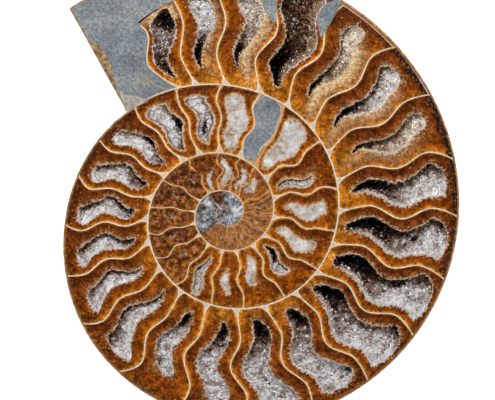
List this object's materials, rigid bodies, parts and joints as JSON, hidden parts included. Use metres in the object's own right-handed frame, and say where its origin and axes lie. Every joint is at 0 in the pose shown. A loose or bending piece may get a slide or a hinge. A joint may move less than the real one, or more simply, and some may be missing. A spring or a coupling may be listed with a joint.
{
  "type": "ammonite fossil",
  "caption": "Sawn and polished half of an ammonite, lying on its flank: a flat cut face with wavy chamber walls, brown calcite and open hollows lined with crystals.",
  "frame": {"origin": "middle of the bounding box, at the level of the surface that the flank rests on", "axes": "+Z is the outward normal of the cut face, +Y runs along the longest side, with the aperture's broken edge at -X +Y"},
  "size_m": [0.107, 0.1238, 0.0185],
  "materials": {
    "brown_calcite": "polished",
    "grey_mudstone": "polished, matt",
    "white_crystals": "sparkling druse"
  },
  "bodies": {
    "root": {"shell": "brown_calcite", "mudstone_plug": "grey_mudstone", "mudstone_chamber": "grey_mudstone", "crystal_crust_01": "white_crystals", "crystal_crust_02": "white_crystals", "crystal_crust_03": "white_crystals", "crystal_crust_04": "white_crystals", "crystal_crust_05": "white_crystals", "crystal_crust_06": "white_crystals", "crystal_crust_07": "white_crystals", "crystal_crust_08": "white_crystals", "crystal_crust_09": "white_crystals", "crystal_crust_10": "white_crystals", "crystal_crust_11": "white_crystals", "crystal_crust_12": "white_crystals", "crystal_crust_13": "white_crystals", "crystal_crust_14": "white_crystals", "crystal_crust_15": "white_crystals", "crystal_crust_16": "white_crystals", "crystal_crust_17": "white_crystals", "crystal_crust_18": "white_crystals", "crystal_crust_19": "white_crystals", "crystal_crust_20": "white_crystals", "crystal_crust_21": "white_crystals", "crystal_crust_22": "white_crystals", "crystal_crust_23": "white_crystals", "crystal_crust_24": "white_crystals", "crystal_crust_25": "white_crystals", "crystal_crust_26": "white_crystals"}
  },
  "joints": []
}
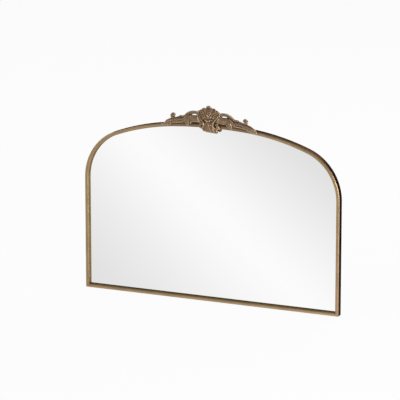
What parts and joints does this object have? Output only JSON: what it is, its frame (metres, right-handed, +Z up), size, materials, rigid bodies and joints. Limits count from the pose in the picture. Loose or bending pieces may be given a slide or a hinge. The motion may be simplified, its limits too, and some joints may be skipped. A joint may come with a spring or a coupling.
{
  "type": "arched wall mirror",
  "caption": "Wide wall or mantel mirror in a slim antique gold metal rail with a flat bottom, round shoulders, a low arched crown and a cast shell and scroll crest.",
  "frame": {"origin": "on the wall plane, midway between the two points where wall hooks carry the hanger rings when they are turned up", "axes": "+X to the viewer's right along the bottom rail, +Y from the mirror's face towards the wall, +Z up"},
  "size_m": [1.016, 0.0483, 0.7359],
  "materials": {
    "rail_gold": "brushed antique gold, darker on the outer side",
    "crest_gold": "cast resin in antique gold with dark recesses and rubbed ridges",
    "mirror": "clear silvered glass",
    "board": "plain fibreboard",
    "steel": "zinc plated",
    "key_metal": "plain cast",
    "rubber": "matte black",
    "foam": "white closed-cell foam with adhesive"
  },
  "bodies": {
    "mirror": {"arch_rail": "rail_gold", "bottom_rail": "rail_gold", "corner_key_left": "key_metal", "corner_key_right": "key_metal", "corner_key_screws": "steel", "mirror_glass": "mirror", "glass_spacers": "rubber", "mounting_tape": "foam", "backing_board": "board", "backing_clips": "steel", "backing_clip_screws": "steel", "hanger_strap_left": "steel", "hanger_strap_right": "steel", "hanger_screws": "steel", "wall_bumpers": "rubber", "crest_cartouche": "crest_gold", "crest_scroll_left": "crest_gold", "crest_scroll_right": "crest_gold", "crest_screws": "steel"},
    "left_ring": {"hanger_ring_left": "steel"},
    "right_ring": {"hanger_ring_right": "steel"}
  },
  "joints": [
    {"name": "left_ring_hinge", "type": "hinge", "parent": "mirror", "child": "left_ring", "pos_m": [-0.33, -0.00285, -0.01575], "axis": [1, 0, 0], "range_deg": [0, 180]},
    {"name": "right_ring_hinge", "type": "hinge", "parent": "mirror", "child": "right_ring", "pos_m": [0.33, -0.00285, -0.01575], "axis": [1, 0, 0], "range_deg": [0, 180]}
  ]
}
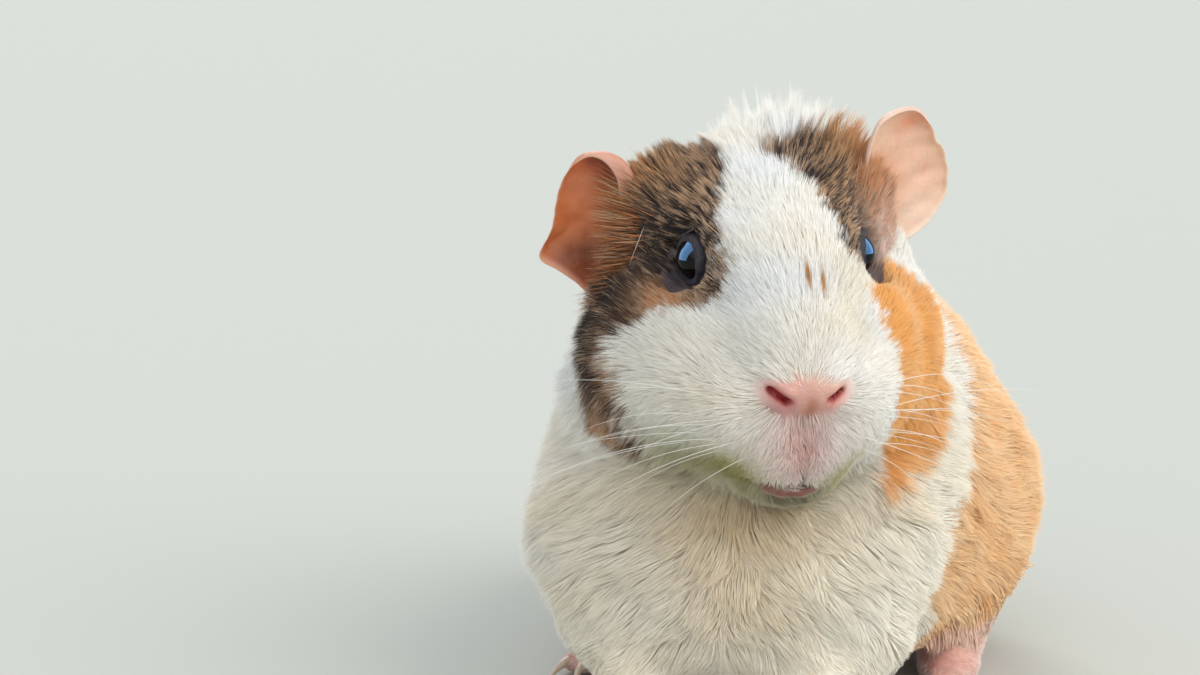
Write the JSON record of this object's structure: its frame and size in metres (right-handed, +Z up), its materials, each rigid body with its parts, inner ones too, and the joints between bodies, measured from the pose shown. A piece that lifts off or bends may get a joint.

* [What is asked] Give the data again, exactly as it stands.

* [Answer in full]
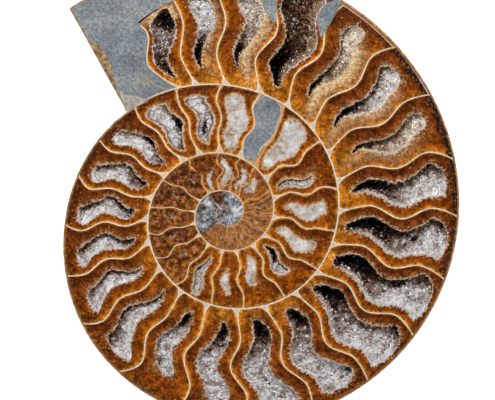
List this object's materials, rigid bodies, parts and joints as JSON, hidden parts included. Use metres in the object's own right-handed frame, and say where its origin and axes lie. Every joint is at 0 in the pose shown. A loose or bending piece may get a slide or a hinge. A joint may move less than the real one, or more simply, and some may be missing. A spring or a coupling may be listed with a joint.
{
  "type": "ammonite fossil",
  "caption": "Sawn and polished half of an ammonite, lying on its flank: a flat cut face with wavy chamber walls, brown calcite and open hollows lined with crystals.",
  "frame": {"origin": "middle of the bounding box, at the level of the surface that the flank rests on", "axes": "+Z is the outward normal of the cut face, +Y runs along the longest side, with the aperture's broken edge at -X +Y"},
  "size_m": [0.107, 0.1238, 0.0185],
  "materials": {
    "brown_calcite": "polished",
    "grey_mudstone": "polished, matt",
    "white_crystals": "sparkling druse"
  },
  "bodies": {
    "root": {"shell": "brown_calcite", "mudstone_plug": "grey_mudstone", "mudstone_chamber": "grey_mudstone", "crystal_crust_01": "white_crystals", "crystal_crust_02": "white_crystals", "crystal_crust_03": "white_crystals", "crystal_crust_04": "white_crystals", "crystal_crust_05": "white_crystals", "crystal_crust_06": "white_crystals", "crystal_crust_07": "white_crystals", "crystal_crust_08": "white_crystals", "crystal_crust_09": "white_crystals", "crystal_crust_10": "white_crystals", "crystal_crust_11": "white_crystals", "crystal_crust_12": "white_crystals", "crystal_crust_13": "white_crystals", "crystal_crust_14": "white_crystals", "crystal_crust_15": "white_crystals", "crystal_crust_16": "white_crystals", "crystal_crust_17": "white_crystals", "crystal_crust_18": "white_crystals", "crystal_crust_19": "white_crystals", "crystal_crust_20": "white_crystals", "crystal_crust_21": "white_crystals", "crystal_crust_22": "white_crystals", "crystal_crust_23": "white_crystals", "crystal_crust_24": "white_crystals", "crystal_crust_25": "white_crystals", "crystal_crust_26": "white_crystals"}
  },
  "joints": []
}
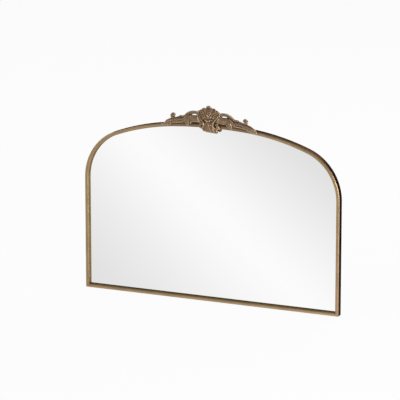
What parts and joints does this object have? Output only JSON: what it is, its frame (metres, right-handed, +Z up), size, materials, rigid bodies and joints. Limits count from the pose in the picture. Loose or bending pieces may be given a slide or a hinge. The motion may be simplified, its limits too, and some joints may be skipped. A joint may come with a spring or a coupling.
{
  "type": "arched wall mirror",
  "caption": "Wide wall or mantel mirror in a slim antique gold metal rail with a flat bottom, round shoulders, a low arched crown and a cast shell and scroll crest.",
  "frame": {"origin": "on the wall plane, midway between the two points where wall hooks carry the hanger rings when they are turned up", "axes": "+X to the viewer's right along the bottom rail, +Y from the mirror's face towards the wall, +Z up"},
  "size_m": [1.016, 0.0483, 0.7359],
  "materials": {
    "rail_gold": "brushed antique gold, darker on the outer side",
    "crest_gold": "cast resin in antique gold with dark recesses and rubbed ridges",
    "mirror": "clear silvered glass",
    "board": "plain fibreboard",
    "steel": "zinc plated",
    "key_metal": "plain cast",
    "rubber": "matte black",
    "foam": "white closed-cell foam with adhesive"
  },
  "bodies": {
    "mirror": {"arch_rail": "rail_gold", "bottom_rail": "rail_gold", "corner_key_left": "key_metal", "corner_key_right": "key_metal", "corner_key_screws": "steel", "mirror_glass": "mirror", "glass_spacers": "rubber", "mounting_tape": "foam", "backing_board": "board", "backing_clips": "steel", "backing_clip_screws": "steel", "hanger_strap_left": "steel", "hanger_strap_right": "steel", "hanger_screws": "steel", "wall_bumpers": "rubber", "crest_cartouche": "crest_gold", "crest_scroll_left": "crest_gold", "crest_scroll_right": "crest_gold", "crest_screws": "steel"},
    "left_ring": {"hanger_ring_left": "steel"},
    "right_ring": {"hanger_ring_right": "steel"}
  },
  "joints": [
    {"name": "left_ring_hinge", "type": "hinge", "parent": "mirror", "child": "left_ring", "pos_m": [-0.33, -0.00285, -0.01575], "axis": [1, 0, 0], "range_deg": [0, 180]},
    {"name": "right_ring_hinge", "type": "hinge", "parent": "mirror", "child": "right_ring", "pos_m": [0.33, -0.00285, -0.01575], "axis": [1, 0, 0], "range_deg": [0, 180]}
  ]
}
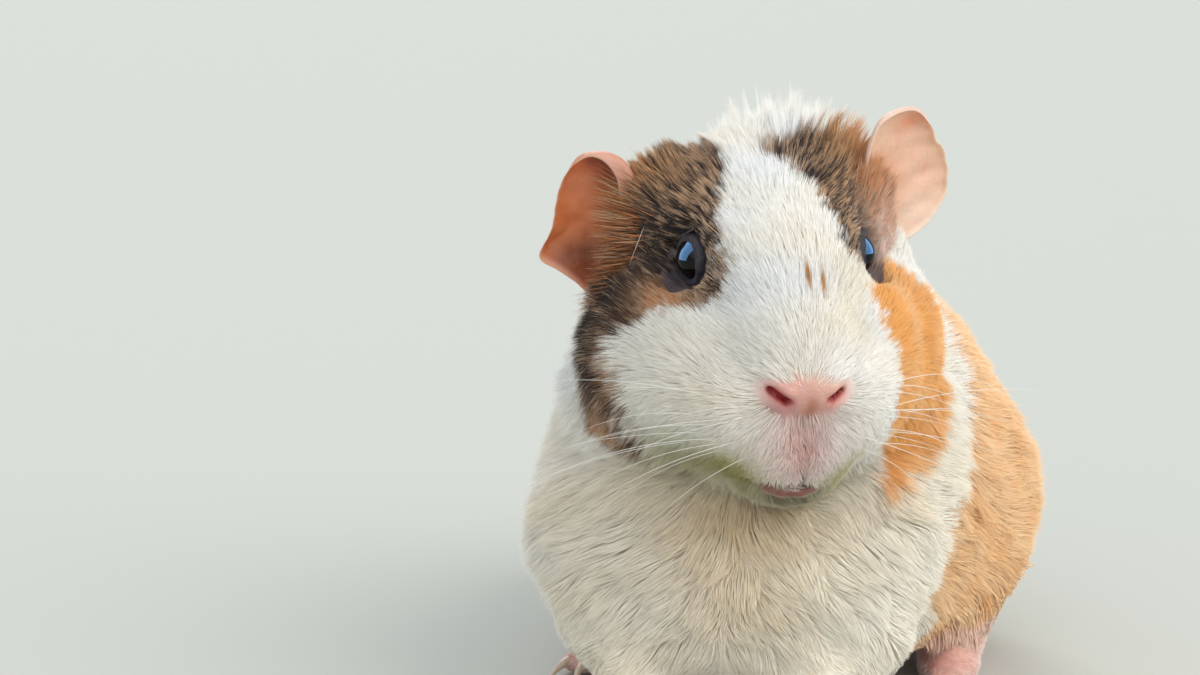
Write the JSON record of this object's structure: its frame and size in metres (right-handed, +Z up), its materials, each rigid body with its parts, inner ones too, and the joints between bodies, measured from the pose shown. A piece that lifts off or bends may get a joint.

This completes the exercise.